Eventually, Steve added to the Gries team.

“I had hired a couple of other people for drafting, so it was a meager start, eventually being built (to) what it is today,” he said.

Though he liked being out on his own, Steve said success and growth didn’t come without a few struggles.

// look at the Train Depot in Neenah – a Gries Architectural Group project – after renovation. Photo Courtesy of Gries Architectural Group

“We had kids and a family to support, too,” he said. “My wife was working for Kimberly-Clark at the time, and there were times when money was a little short. It was a trying time.”

From the beginning, Steve said he set out to “create an architectural firm based on the foundation of ethics above all and a desire to create solid and trusted partner and client relationships.”

By following these guiding principles, he said the firm’s reputation grew quickly and established many long-lasting client relationships, making Gries Architectural Group a well-respected name in Neenah and throughout the Fox Valley.

Change over time
Steve said while the industry hasn’t changed significantly since the start of his company, there has been a notable change technologically that has kept Gries Architectural Group on its toes.

“Everything was done by hand,” he said. “And there was no internet (back then), there were no cellphones and so that has changed a lot. The dynamics and the actual production of drawings were considerably different than it is today because communication was a lot slower in those days. Putting out a set of drawings was also considerably more involved because you were doing everything by hand.”

Brannin Gries, principal architect at Gries Architectural Group and Steve’s son, said the implementation of technology has definitely changed the architecture industry.

// architectural footprint of Gries Architectural Group can be found all over the region. Submitted Graphic

“Going from the days of hand drafting and trying to make changes to plans, they were all hand drafted,” he said. “It is a lot different in our digital days when now we can implement changes a lot quicker. We can show 3D graphic visualization a lot quicker to our clients to help them understand the planning sets and even coordinate with our consultants. It helps improve the coordination between all the disciplines within the design and engineering phase.”

Looking back at 40 years
As Steve reflects on four decades in business, he said it’s not so much the projects that stand out in his mind, but some of the ongoing business relationships he has developed over the years.

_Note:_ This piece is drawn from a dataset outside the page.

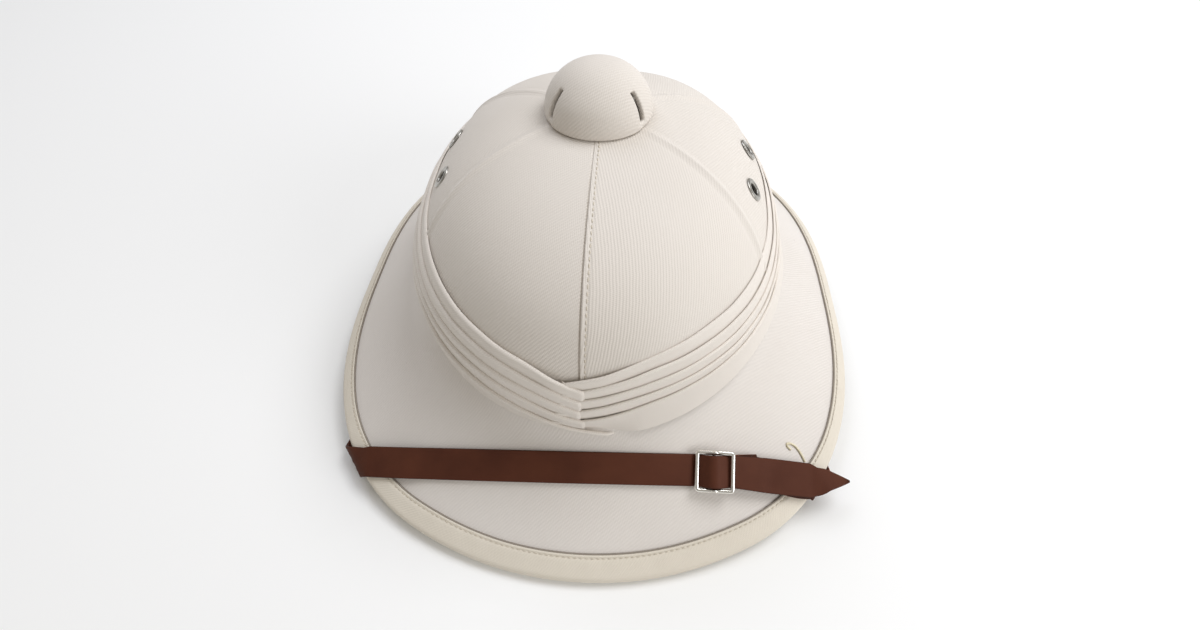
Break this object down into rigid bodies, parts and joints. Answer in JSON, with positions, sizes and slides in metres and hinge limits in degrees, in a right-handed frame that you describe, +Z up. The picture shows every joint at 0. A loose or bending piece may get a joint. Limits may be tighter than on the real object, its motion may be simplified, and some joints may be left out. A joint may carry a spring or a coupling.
{
  "type": "pith sun helmet",
  "caption": "Cloth-covered sun helmet with a domed crown, pleated band, vent button, flared brim with a bound edge, and a leather chin strap parked over the brim.",
  "frame": {"origin": "on the surface the hat rests on, under the middle of the brim's length and width", "axes": "+Z up, -Y toward the front of the hat, +X toward the right of the picture"},
  "size_m": [0.2802, 0.332, 0.1534],
  "materials": {
    "crown_cloth": "matte cream cotton twill over a stiff shell",
    "brim_cloth": "matte cream cotton twill over a stiff shell",
    "binding_cloth": "matte cotton edging with a stitched inner edge",
    "band_cloth": "matte cream cotton laid in soft folds",
    "button_cloth": "matte cream cotton twill over a stiff cap",
    "post_metal": "plain",
    "eyelet_metal": "dulled nickel plating",
    "strap_leather": "smooth dark brown leather with a slight sheen",
    "slide_metal": "bright nickel plating"
  },
  "bodies": {
    "root": {"crown": "crown_cloth", "brim": "brim_cloth", "brim_binding": "binding_cloth", "puggaree": "band_cloth", "vent_button": "button_cloth", "button_post": "post_metal", "eyelet_left_front": "eyelet_metal", "eyelet_left_back": "eyelet_metal", "eyelet_right_front": "eyelet_metal", "eyelet_right_back": "eyelet_metal", "chin_strap": "strap_leather", "slide_strap": "strap_leather", "strap_slide": "slide_metal", "strap_pin_left": "slide_metal", "strap_pin_right": "slide_metal"}
  },
  "joints": []
}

“Over these 40 years, there are clients we’ve had since almost day one,” he said. “And they still rely on us. One of the most notable is the Bergstrom Automotive people. We started with them in the early 90s, and we’re still doing work now. It’s amazing keeping clients for that long period of time.”

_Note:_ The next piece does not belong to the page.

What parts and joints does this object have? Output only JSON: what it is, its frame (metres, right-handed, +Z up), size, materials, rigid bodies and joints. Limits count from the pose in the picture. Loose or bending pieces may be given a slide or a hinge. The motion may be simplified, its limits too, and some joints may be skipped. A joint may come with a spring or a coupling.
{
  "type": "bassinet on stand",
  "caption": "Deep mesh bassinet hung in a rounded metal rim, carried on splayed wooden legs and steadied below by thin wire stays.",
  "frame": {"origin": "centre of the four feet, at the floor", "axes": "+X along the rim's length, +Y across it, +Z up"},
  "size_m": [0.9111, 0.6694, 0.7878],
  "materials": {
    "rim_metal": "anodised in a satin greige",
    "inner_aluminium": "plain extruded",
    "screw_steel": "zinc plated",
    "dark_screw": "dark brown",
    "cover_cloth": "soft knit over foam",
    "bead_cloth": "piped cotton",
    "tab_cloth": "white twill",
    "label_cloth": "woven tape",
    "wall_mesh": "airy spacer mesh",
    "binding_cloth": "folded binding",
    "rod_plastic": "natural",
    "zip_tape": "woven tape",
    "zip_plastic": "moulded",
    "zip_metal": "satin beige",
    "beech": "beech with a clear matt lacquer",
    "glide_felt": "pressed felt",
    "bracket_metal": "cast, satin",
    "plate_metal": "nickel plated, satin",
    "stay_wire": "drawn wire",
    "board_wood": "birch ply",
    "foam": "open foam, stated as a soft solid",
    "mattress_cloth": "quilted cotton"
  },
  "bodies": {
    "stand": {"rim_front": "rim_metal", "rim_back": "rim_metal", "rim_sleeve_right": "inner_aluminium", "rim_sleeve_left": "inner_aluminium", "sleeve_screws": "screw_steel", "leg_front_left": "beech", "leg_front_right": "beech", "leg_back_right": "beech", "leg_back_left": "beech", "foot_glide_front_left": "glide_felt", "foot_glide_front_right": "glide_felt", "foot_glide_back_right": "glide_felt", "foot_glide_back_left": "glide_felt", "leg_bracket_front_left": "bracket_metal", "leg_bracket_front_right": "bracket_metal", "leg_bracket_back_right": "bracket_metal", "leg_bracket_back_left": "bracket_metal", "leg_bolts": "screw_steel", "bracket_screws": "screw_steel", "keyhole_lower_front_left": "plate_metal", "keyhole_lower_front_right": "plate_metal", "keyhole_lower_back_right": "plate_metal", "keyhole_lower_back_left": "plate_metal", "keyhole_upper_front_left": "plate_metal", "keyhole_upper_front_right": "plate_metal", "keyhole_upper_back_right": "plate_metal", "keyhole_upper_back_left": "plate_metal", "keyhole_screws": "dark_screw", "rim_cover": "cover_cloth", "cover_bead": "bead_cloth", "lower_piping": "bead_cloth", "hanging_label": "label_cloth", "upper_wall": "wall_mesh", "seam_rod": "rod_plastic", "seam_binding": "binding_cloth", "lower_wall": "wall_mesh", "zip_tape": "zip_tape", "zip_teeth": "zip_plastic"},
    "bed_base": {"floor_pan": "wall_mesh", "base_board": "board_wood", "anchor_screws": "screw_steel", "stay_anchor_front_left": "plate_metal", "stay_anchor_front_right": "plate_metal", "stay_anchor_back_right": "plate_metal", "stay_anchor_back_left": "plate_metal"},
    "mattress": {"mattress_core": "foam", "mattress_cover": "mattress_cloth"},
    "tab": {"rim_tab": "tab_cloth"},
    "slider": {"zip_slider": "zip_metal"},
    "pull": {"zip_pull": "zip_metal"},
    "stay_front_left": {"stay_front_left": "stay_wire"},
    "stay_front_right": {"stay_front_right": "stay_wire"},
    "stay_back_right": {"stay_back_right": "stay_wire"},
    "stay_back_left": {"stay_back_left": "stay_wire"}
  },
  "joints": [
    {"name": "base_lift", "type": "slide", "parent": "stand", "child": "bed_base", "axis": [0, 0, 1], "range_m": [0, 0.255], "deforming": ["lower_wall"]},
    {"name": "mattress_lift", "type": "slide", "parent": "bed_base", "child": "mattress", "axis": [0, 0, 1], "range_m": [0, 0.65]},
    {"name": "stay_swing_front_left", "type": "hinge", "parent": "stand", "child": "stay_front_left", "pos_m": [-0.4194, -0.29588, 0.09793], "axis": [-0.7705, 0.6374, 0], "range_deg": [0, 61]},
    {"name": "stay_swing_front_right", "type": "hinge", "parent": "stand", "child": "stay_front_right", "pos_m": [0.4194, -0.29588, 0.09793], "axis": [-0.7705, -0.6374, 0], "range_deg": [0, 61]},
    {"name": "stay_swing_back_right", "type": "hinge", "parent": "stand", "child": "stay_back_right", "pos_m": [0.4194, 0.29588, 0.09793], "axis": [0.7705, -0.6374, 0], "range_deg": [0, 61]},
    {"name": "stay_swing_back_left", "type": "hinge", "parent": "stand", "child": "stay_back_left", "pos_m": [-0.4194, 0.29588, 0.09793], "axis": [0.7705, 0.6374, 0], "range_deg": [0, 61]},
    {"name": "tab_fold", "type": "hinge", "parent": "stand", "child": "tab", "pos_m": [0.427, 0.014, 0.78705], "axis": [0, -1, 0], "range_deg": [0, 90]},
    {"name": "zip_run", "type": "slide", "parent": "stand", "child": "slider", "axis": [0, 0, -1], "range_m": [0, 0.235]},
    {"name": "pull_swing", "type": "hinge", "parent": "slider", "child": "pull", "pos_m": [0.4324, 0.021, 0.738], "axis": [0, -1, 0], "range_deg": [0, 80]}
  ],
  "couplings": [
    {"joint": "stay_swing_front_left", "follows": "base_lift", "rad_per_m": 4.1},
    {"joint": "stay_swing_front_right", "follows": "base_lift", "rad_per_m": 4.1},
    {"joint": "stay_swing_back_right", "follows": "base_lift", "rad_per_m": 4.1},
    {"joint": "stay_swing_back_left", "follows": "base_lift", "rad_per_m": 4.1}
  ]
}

Brannin said he has also grown to enjoy the person-to-person element that comes from the sort of work Gries Architectural Group takes on.

“To echo that, as much as it is about the projects, it’s more about the clients,” he said. “Fox Communities (Credit Union) and the Boys & Girls Club, those types of projects where it’s been 25 years of working with a particular client and doing their facility, that’s special and unique because you build a good relationship and rapport with them.”

Looking forward
Steve and Brannin said they hope to continue to grow the reach and scope of Gries Architectural Group moving forward, as they’ve recently added an office in Hudson.

“We have an office that’s in a more metro area to be able to attract more talent,” Brannin said. “We have two good people who are working over there to help us expand our regional footprint.”

Brannin said he hopes the expansion Gries Architectural Group has seen over 40 years continues for another 40 years.

“We want to keep consistent growth and get ourselves situated stronger in our current project types that we do,” he said. “We’re also working on expanding our multifamily, mixed-use portfolio. We’ve seen a lot of growth in that industry and have been able to start establishing a foothold. We’re keeping strong in the existing project types we work on, but strategically picking up new project types as we can.”

Community involvement
The team at Architectural Group believes community involvement is an essential part of serving their clients and the surrounding area to the best of their abilities.

Throughout the past 40 years, the firm has supported community groups, such as the YMCA and area Boys & Girls Clubs.

In addition, many Gries employees are active members of the community – holding positions on various boards.

Brannin is on the board of directors for the Neenah-Menasha YMCA; Steve Borsecnik, senior architect, is on the board of directors for Housing Partnership of the Fox Cities, Mark Keating, senior architect, served as president of the Fox Cities Morning Club Rotary, and is currently an active board member on the Sustainable Neenah Committee; and Jodi Nelson, architect, is the AIA Wisconsin Northwest Chapter Secretary/Treasurer.